■ Given problem:
Sort through the data and copy the lines holding the word "their".

■ The input:
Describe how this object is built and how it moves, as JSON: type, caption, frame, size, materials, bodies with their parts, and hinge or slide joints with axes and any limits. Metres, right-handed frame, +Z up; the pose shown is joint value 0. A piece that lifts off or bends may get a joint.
...
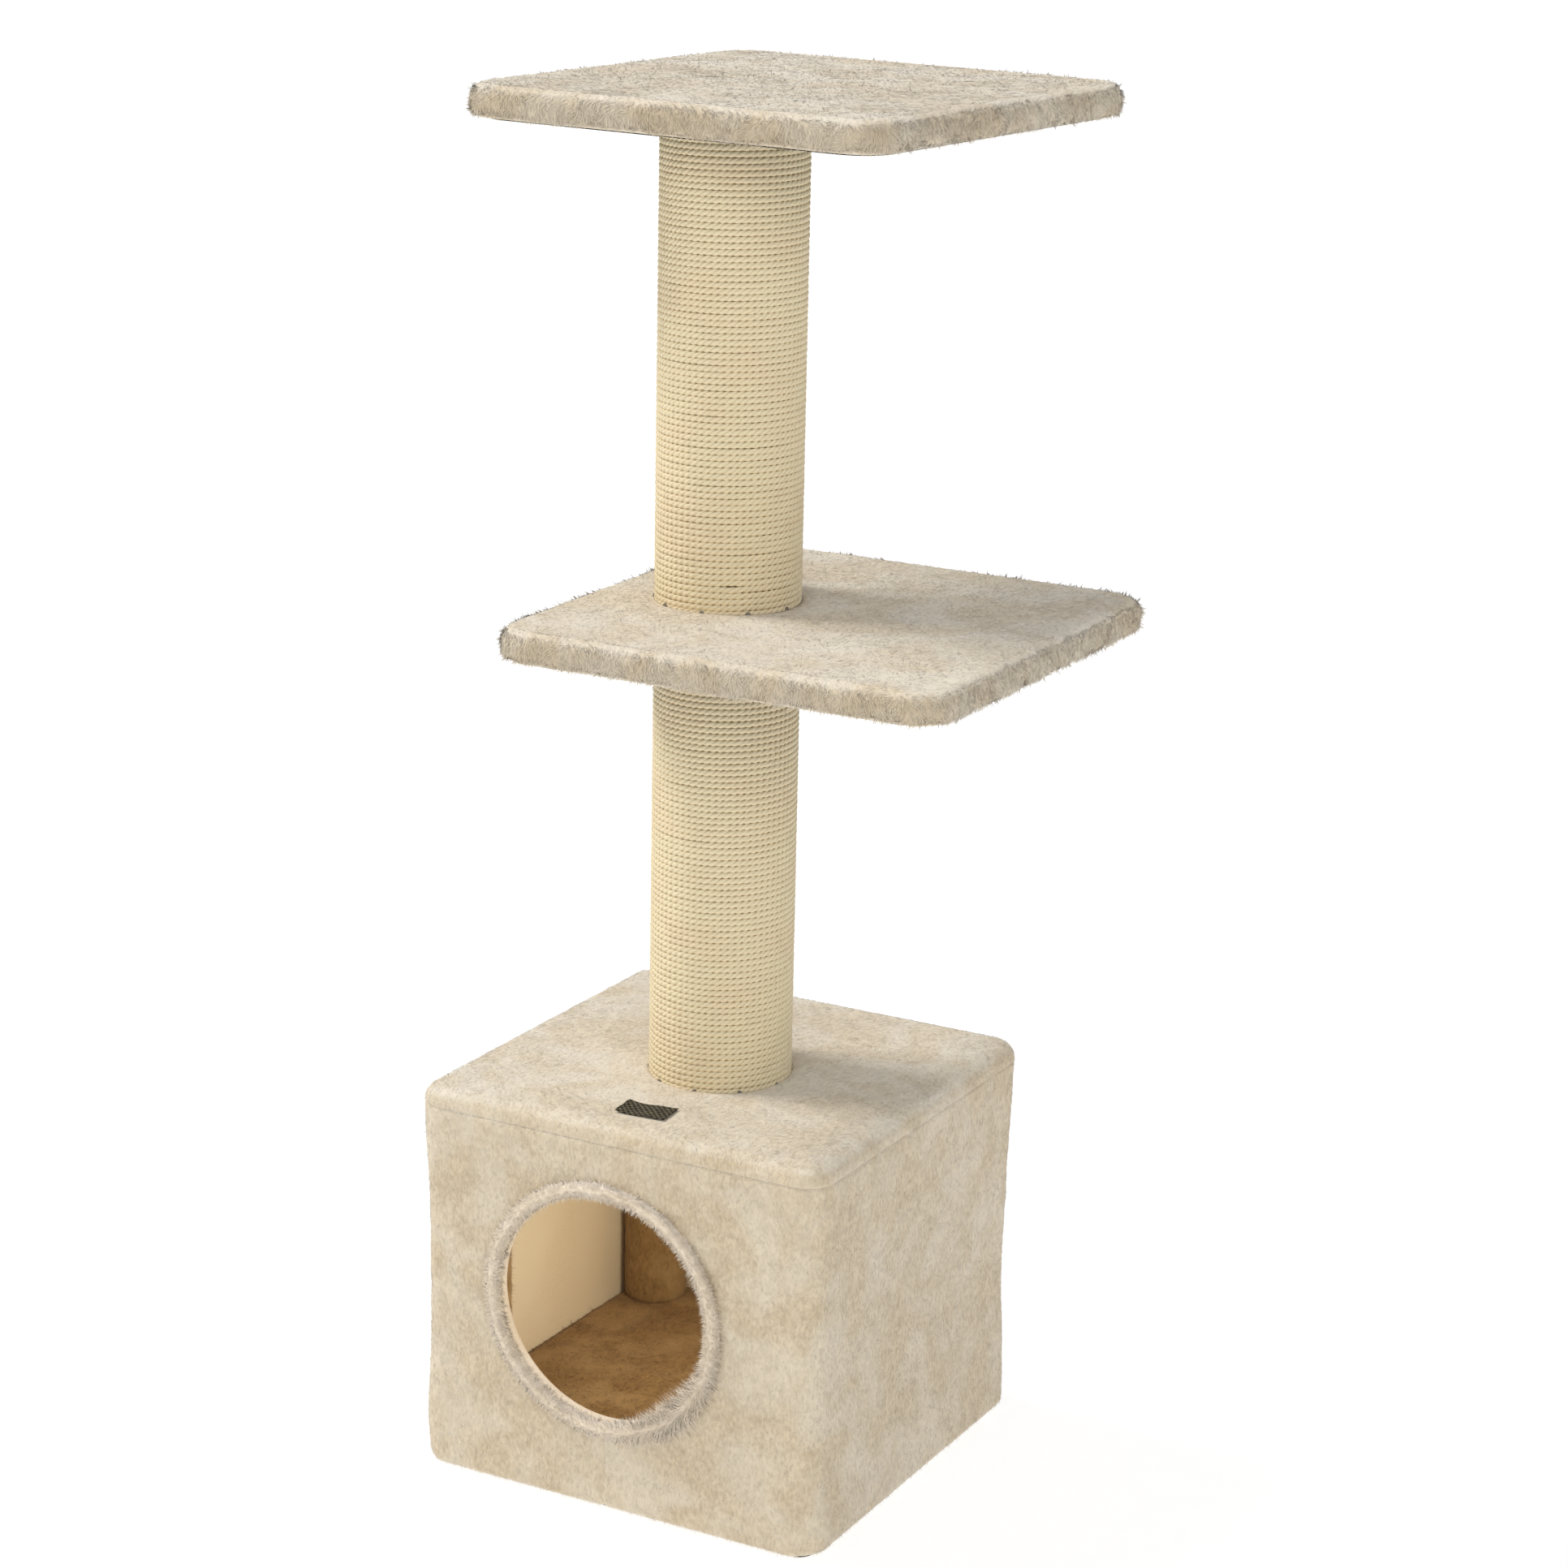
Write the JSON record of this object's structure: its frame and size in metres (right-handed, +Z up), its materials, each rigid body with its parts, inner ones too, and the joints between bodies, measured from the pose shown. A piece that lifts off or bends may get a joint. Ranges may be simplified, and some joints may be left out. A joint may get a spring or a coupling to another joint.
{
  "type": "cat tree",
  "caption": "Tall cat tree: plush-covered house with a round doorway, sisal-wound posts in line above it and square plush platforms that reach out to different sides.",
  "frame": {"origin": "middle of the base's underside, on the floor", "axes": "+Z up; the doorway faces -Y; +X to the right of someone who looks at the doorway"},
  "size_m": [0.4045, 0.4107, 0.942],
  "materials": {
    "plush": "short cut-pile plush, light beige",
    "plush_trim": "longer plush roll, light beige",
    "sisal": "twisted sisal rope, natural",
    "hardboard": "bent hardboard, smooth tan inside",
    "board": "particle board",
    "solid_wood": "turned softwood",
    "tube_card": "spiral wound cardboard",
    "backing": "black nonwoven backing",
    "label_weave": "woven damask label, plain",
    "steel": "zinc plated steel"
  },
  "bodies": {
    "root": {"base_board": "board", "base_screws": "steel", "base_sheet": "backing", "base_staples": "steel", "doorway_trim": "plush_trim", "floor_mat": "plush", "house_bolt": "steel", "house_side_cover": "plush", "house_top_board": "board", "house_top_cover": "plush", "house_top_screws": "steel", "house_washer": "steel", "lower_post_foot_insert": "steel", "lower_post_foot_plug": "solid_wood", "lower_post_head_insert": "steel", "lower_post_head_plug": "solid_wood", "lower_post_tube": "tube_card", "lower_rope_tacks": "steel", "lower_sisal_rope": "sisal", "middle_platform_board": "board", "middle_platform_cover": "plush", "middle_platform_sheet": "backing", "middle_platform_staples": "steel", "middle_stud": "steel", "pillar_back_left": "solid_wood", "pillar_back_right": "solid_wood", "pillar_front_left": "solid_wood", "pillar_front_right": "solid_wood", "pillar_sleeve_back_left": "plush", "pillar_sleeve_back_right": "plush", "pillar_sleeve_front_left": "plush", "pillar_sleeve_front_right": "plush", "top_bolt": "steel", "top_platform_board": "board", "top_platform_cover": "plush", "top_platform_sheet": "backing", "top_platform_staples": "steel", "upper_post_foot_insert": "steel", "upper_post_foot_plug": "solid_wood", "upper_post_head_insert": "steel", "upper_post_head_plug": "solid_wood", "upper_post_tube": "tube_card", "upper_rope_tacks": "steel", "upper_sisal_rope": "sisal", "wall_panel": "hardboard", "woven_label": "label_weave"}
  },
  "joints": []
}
* * *
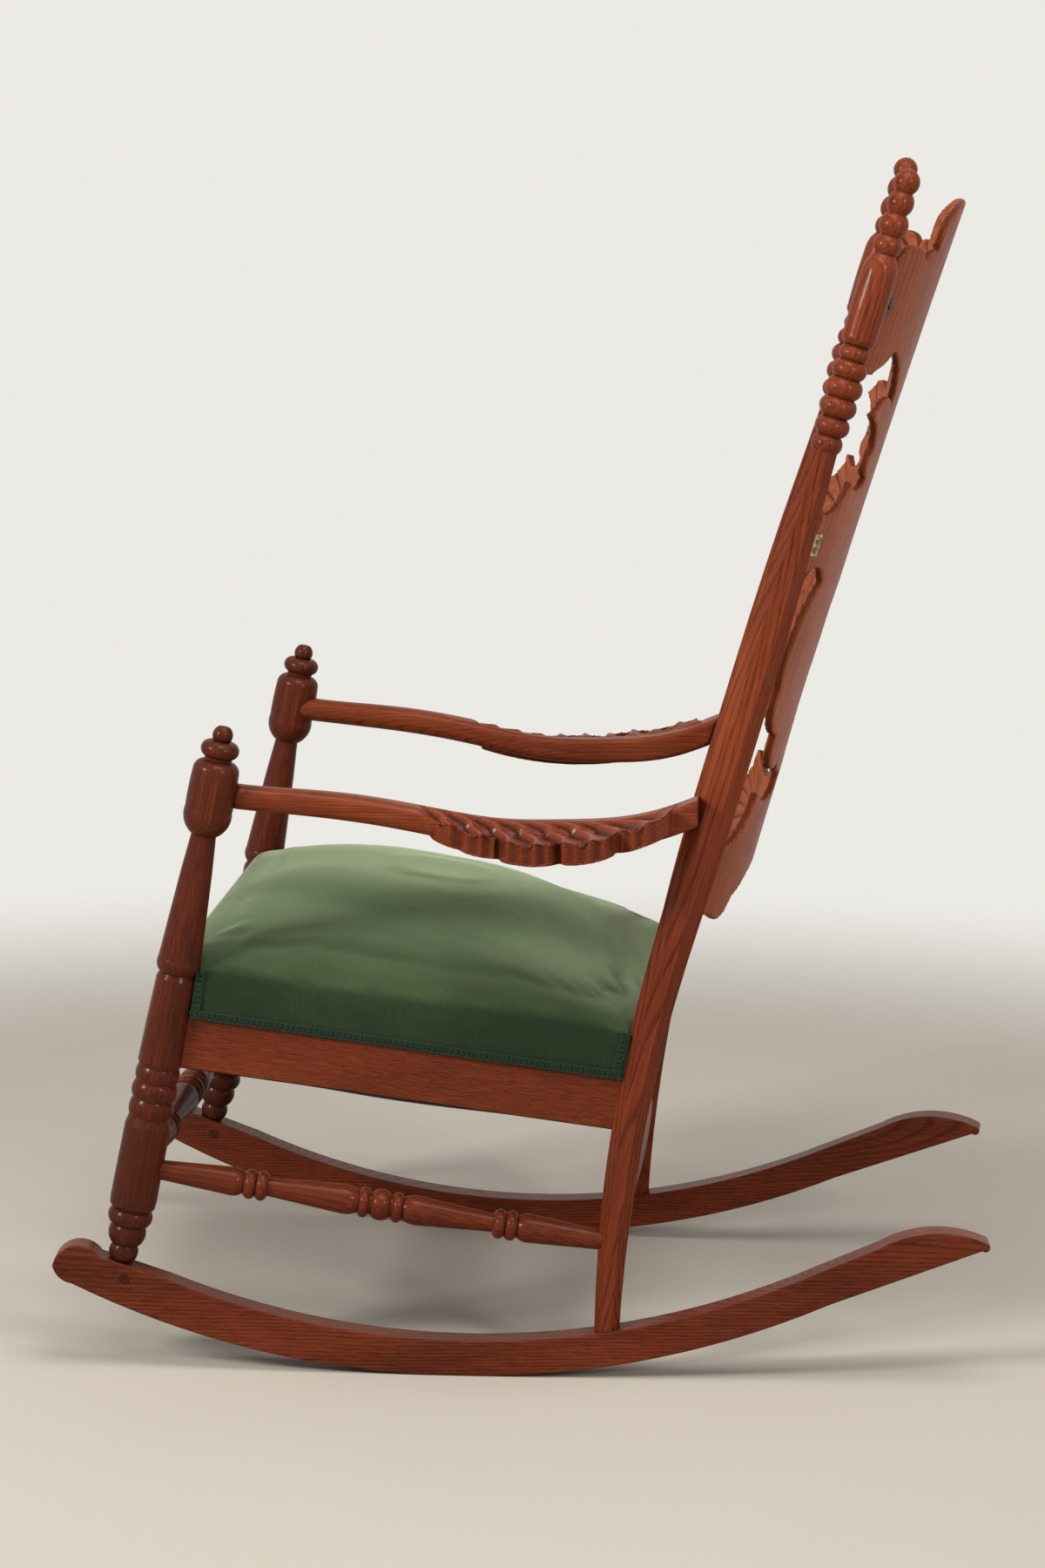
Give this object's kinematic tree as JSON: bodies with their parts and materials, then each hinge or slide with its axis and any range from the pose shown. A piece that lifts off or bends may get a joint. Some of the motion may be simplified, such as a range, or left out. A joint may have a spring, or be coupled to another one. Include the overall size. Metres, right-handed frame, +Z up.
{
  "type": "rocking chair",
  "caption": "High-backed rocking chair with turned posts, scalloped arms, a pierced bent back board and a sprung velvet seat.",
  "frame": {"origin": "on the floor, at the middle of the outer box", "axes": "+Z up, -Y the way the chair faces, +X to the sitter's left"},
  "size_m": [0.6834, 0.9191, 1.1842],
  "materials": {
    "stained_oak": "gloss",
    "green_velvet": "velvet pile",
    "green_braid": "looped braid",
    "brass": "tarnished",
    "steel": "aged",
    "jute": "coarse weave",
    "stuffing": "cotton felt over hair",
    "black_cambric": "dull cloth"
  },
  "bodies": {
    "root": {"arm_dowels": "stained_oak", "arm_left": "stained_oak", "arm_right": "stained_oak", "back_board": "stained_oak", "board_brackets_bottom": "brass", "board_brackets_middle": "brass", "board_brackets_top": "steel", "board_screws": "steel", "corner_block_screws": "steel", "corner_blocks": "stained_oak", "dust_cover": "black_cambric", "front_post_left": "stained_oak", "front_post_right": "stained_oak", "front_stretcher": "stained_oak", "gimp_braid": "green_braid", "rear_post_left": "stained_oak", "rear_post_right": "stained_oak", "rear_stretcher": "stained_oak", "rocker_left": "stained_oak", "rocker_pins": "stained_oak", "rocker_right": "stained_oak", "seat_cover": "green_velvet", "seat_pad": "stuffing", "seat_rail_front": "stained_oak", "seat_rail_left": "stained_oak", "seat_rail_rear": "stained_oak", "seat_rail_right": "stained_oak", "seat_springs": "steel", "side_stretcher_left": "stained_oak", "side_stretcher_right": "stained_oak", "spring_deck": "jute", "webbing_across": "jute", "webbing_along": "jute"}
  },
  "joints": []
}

■ Answer for this exercise:
Describe how this object is built and how it moves, as JSON: type, caption, frame, size, materials, bodies with their parts, and hinge or slide joints with axes and any limits. Metres, right-handed frame, +Z up; the pose shown is joint value 0. A piece that lifts off or bends may get a joint.
Give this object's kinematic tree as JSON: bodies with their parts and materials, then each hinge or slide with its axis and any range from the pose shown. A piece that lifts off or bends may get a joint. Some of the motion may be simplified, such as a range, or left out. A joint may have a spring, or be coupled to another one. Include the overall size. Metres, right-handed frame, +Z up.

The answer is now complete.